### The problem
Present the data once more in exactly its original form.

## start

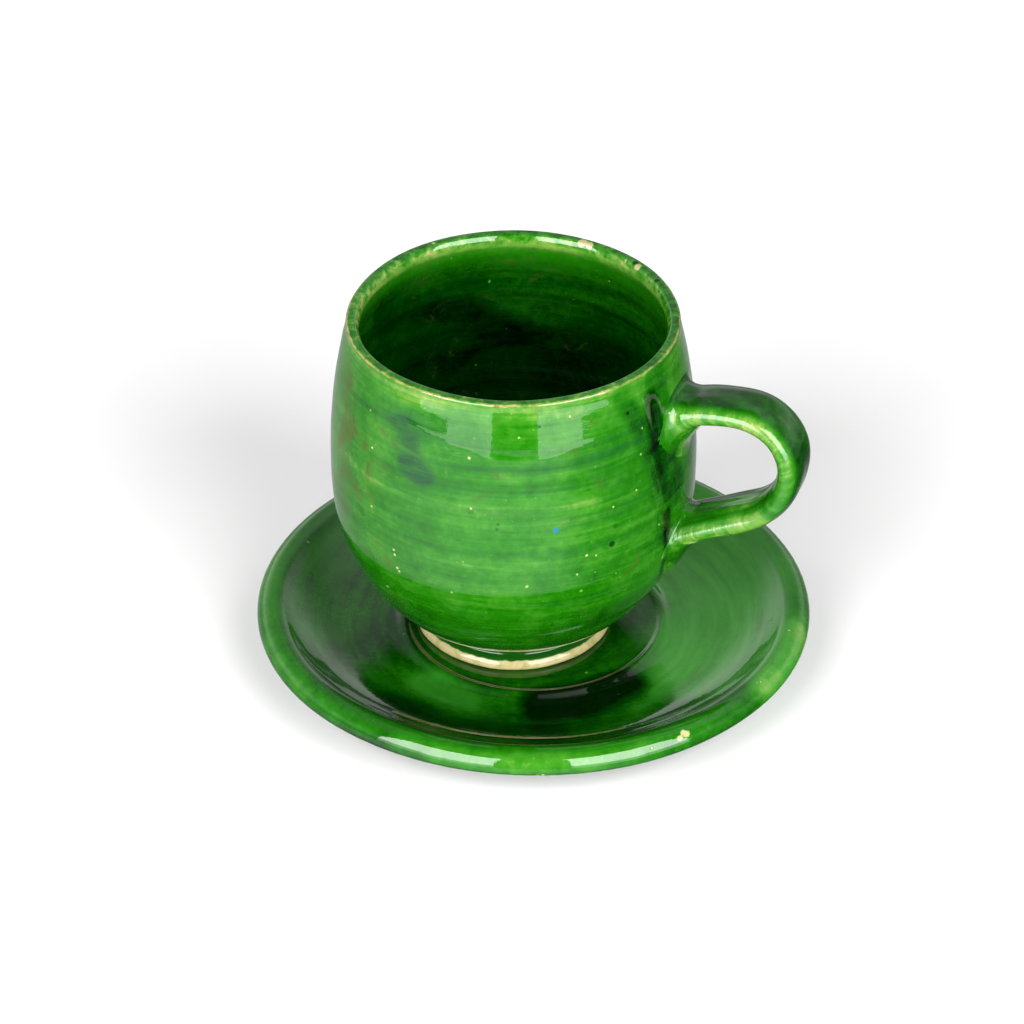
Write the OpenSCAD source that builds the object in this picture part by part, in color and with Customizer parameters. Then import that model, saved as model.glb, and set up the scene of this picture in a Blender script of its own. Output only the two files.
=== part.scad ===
// Hand-thrown cup with a pulled strap handle, standing in the well of its saucer.
// Origin: the saucer's axis on the table plane. +Z is up and the handle points along +X.
// Each outline is half a section, [radius, height], turned about its own axis.

/* [Cup] */
// Height of the cup from its foot to its lip
cup_h = 96; // [89:1:104]
// Width across the widest part of the belly
belly_d = 97; // [94:1:102]
// Height of the widest part of the belly
belly_z = 53; // [50:1:57]
// Height under which the belly curve tightens towards the foot
turn_z = 44; // [40:1:47]
// Outer width at the lip
lip_d = 87.3; // [80:0.1:90]
// Thickness of the rounded lip
lip_t = 3.5; // [2.5:0.1:4.5]
// Wall thickness where the belly curve tightens
wall_t = 4.6; // [3.6:0.1:5.4]
// Height of the inside floor
floor_z = 10.5; // [9:0.5:13]
// Radius of the inside floor
floor_r = 24; // [20:0.5:27]
// How far the middle of the inside floor dips
floor_dip = 0.8; // [0.4:0.1:1.5]

/* [Cup foot] */
// Height of the turned foot ring
foot_h = 4.8; // [4.2:0.1:6]
// Width across the foot ring
foot_d = 53.6; // [52:0.1:55]
// Width of the neck between the foot ring and the belly
neck_d = 49.4; // [48:0.1:51]
// Width of the hollow inside the foot ring
foot_hollow_d = 42; // [36:0.5:44]
// Rounding of the foot ring's two bottom edges
foot_round = 1; // [0.5:0.1:1.4]

/* [Handle] */
// Width of the strap where it leaves the cup at the top
strap_w = 16; // [14:0.1:17]
// Width of the strap where it comes back to the cup
strap_end_w = 18; // [15:0.1:18.5]
// Thickness of the strap
strap_t = 7; // [6:0.1:7.4]
// Distance from the cup's axis to the middle of the strap at its outermost
reach = 77.8; // [76:0.1:78.4]
// Height of that outermost point
reach_z = 66.8; // [65.4:0.1:68]
// Radius of the upper outer bend
upper_bend_r = 13.9; // [12.5:0.1:15]
// Radius of the lower outer bend
lower_bend_r = 19.2; // [17.5:0.1:20.5]
// Radius of the gentle arch of the upper arm
arm_arch_r = 47; // [44:1:60]
// Downward slope of the lower arm towards the cup, in degrees
lower_slope = 24; // [20:1:28]
// Thickness of the two clay pads that join the strap to the cup
pad_t = 2; // [1.5:0.1:2.6]
// How far the upper pad stands out from the strap all round
pad_margin = 2; // [1.6:0.1:3]
// Height of the tip of the tail on the cup wall
tail_tip_z = 25; // [22:1:30]
// Width of the tip of the tail
tail_tip_w = 7; // [5:0.5:9]

/* [Saucer] */
// Outer width of the saucer
saucer_d = 150; // [148:1:160]
// Height of the well floor on which the cup stands
well_z = 10; // [9.5:0.1:12]
// Radius of the crest of the ridge round the well
ridge_r = 34.7; // [34.2:0.1:37]
// Height of that low crest above the well floor
ridge_h = 0.9; // [0.6:0.1:1.2]
// Width of the ridge
ridge_w = 4; // [3:0.1:4.2]
// Height of the dish floor outside the ridge
dish_z = 9.5; // [9:0.1:10.4]
// Rounding of the fat rolled rim's upper half
roll_r = 4.6; // [4.2:0.1:5]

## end

### Solution
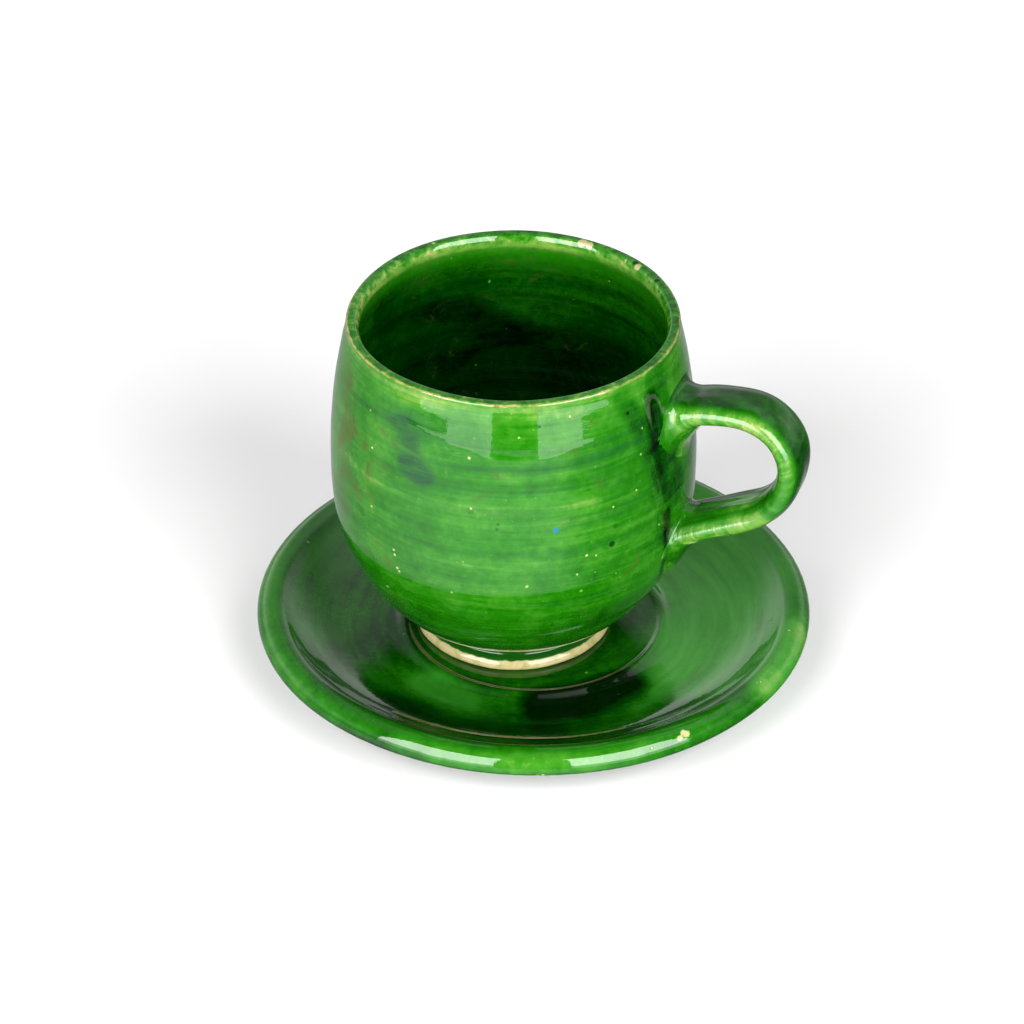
Write the OpenSCAD source that builds the object in this picture part by part, in color and with Customizer parameters. Then import that model, saved as model.glb, and set up the scene of this picture in a Blender script of its own. Output only the two files.
=== part.scad ===
// Hand-thrown cup with a pulled strap handle, standing in the well of its saucer.
// Origin: the saucer's axis on the table plane. +Z is up and the handle points along +X.
// Each outline is half a section, [radius, height], turned about its own axis.

/* [Cup] */
// Height of the cup from its foot to its lip
cup_h = 96; // [89:1:104]
// Width across the widest part of the belly
belly_d = 97; // [94:1:102]
// Height of the widest part of the belly
belly_z = 53; // [50:1:57]
// Height under which the belly curve tightens towards the foot
turn_z = 44; // [40:1:47]
// Outer width at the lip
lip_d = 87.3; // [80:0.1:90]
// Thickness of the rounded lip
lip_t = 3.5; // [2.5:0.1:4.5]
// Wall thickness where the belly curve tightens
wall_t = 4.6; // [3.6:0.1:5.4]
// Height of the inside floor
floor_z = 10.5; // [9:0.5:13]
// Radius of the inside floor
floor_r = 24; // [20:0.5:27]
// How far the middle of the inside floor dips
floor_dip = 0.8; // [0.4:0.1:1.5]

/* [Cup foot] */
// Height of the turned foot ring
foot_h = 4.8; // [4.2:0.1:6]
// Width across the foot ring
foot_d = 53.6; // [52:0.1:55]
// Width of the neck between the foot ring and the belly
neck_d = 49.4; // [48:0.1:51]
// Width of the hollow inside the foot ring
foot_hollow_d = 42; // [36:0.5:44]
// Rounding of the foot ring's two bottom edges
foot_round = 1; // [0.5:0.1:1.4]

/* [Handle] */
// Width of the strap where it leaves the cup at the top
strap_w = 16; // [14:0.1:17]
// Width of the strap where it comes back to the cup
strap_end_w = 18; // [15:0.1:18.5]
// Thickness of the strap
strap_t = 7; // [6:0.1:7.4]
// Distance from the cup's axis to the middle of the strap at its outermost
reach = 77.8; // [76:0.1:78.4]
// Height of that outermost point
reach_z = 66.8; // [65.4:0.1:68]
// Radius of the upper outer bend
upper_bend_r = 13.9; // [12.5:0.1:15]
// Radius of the lower outer bend
lower_bend_r = 19.2; // [17.5:0.1:20.5]
// Radius of the gentle arch of the upper arm
arm_arch_r = 47; // [44:1:60]
// Downward slope of the lower arm towards the cup, in degrees
lower_slope = 24; // [20:1:28]
// Thickness of the two clay pads that join the strap to the cup
pad_t = 2; // [1.5:0.1:2.6]
// How far the upper pad stands out from the strap all round
pad_margin = 2; // [1.6:0.1:3]
// Height of the tip of the tail on the cup wall
tail_tip_z = 25; // [22:1:30]
// Width of the tip of the tail
tail_tip_w = 7; // [5:0.5:9]

/* [Saucer] */
// Outer width of the saucer
saucer_d = 150; // [148:1:160]
// Height of the well floor on which the cup stands
well_z = 10; // [9.5:0.1:12]
// Radius of the crest of the ridge round the well
ridge_r = 34.7; // [34.2:0.1:37]
// Height of that low crest above the well floor
ridge_h = 0.9; // [0.6:0.1:1.2]
// Width of the ridge
ridge_w = 4; // [3:0.1:4.2]
// Height of the dish floor outside the ridge
dish_z = 9.5; // [9:0.1:10.4]
// Rounding of the fat rolled rim's upper half
roll_r = 4.6; // [4.2:0.1:5]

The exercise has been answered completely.